- Polkerris in about 1910 shortly before a storm destroyed most of the sea wall, the General Elliott pub (far left) and the thatched cottage to the right. On the right are two large pilchard curing cellars or ‘palaces’. The upper floor of one now was the village school while part of the other cellar had been converted into a house
Tucked away in the north-east corner of St Austell Bay, Cornwall lies the little village of Polkerris. In the 18th century the bay was called the Bays of Mevagizey and Polkerris, the village’s significance then arising from a flourishing pilchard fishery which had developed since the late 16th century when the Rashleigh family bought extensive lands on the beautiful Gribbin peninsula and built Menabilly. For more than four centuries the village has remained part of the Menabilly Estate.
At the bottom of a short steep wooded valley, the core of the village is clustered behind a sandy cove partly sheltered by the curved arm of the old stone pier. Best approached from high on the coast paths, the village’s sequestered sylvan setting contrasts with the surrounding agricultural landscape. It’s a small village, little more than a hamlet, of fifteen cottages – there were many more in the 19th century – and strikingly there are no new houses.
In the 18th century a more populous Polkerris had a thriving pilchard fishery which had been in existence since the late 16th century, if not earlier. Development of the fishery stemmed from the acquisition by John Rashleigh of much of the Gribbin peninsula, together with Robert Rashleigh’s acquisition of Tregaminion, between 1569 and 1579 and the building of Menabilly to which John Rashleigh II moved in 1601. From here he continued to direct his many trading and shipping activities.
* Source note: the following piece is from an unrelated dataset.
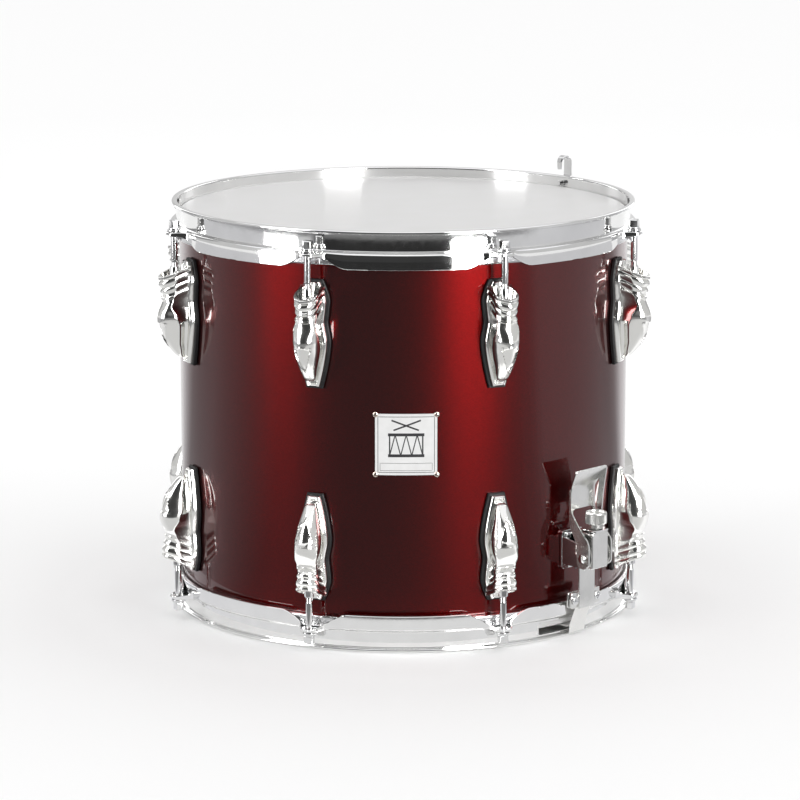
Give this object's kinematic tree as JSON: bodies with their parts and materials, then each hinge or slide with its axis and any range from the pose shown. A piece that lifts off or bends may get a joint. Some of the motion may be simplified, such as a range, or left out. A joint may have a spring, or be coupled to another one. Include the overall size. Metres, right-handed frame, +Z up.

John II used Polkerris, along with cellars in Fowey, as the base for a complex engagement with the pilchard fishery as owner or part-owner of seines (nets) and boats, employer of seiners (fishermen), fish buyer, curer and exporter. Many other people, mainly from Tywardreath and Golant, fished from Polkerris and the village developed during the 17th century as these fishermen, or part-time fishermen, built cellars, stores and dwelling-houses. 1644 brought the disruption of the Civil War and the Battle of Lostwithiel when Menabilly was sacked and the surrounding area plundered.
Later Rashleighs had varying degrees of involvement with the fishery. Jonathan Rasheigh I (John II’s successor) leased out his father’s cellars and neither caught nor cured pilchards although he did, in partnership with others, export them. Nevertheless, with some fluctuating fortunes, the fishery continued and the village grew to something like twice its present density. Leases from the beginning of the 17th century to the middle of the 18th century tell of the early preponderance of buildings associated with the fishery giving way to more residential development. From time to time disputes arose over tithes and ‘keyage’ and fishermen built up considerable arrears of payments to the Rashleighs as tithe and quay owners. In the early 18th century these included Quakers, one being Philip Rashleigh II’s own agent. The rights to tithes and to charge ‘keyage’ were tested in court proceedings and legal opinions and it may be that these difficulties contributed to a distinct change in the Rashleighs’ involvement with the fishery. From the middle of the 18th century they owned outright their own Polkerris pilchard seine in contrast to the usual shareholding form of seine ownership. The ‘Polkerris Sean’ was run by agents and surviving accounts provide an insight into the organisation and economics of the fishery, the profitability of which was often dependent upon government subsidy or ‘bounty’. Other seines were based at Polkerris, the ‘Good Heart’ being one, a typical shareholding enterprise. More continued to operate here well into the 19th century but by this time the ‘Polkerris Sean’ had ceased operation and it appears that in 1866 the cove’s last seine was shot.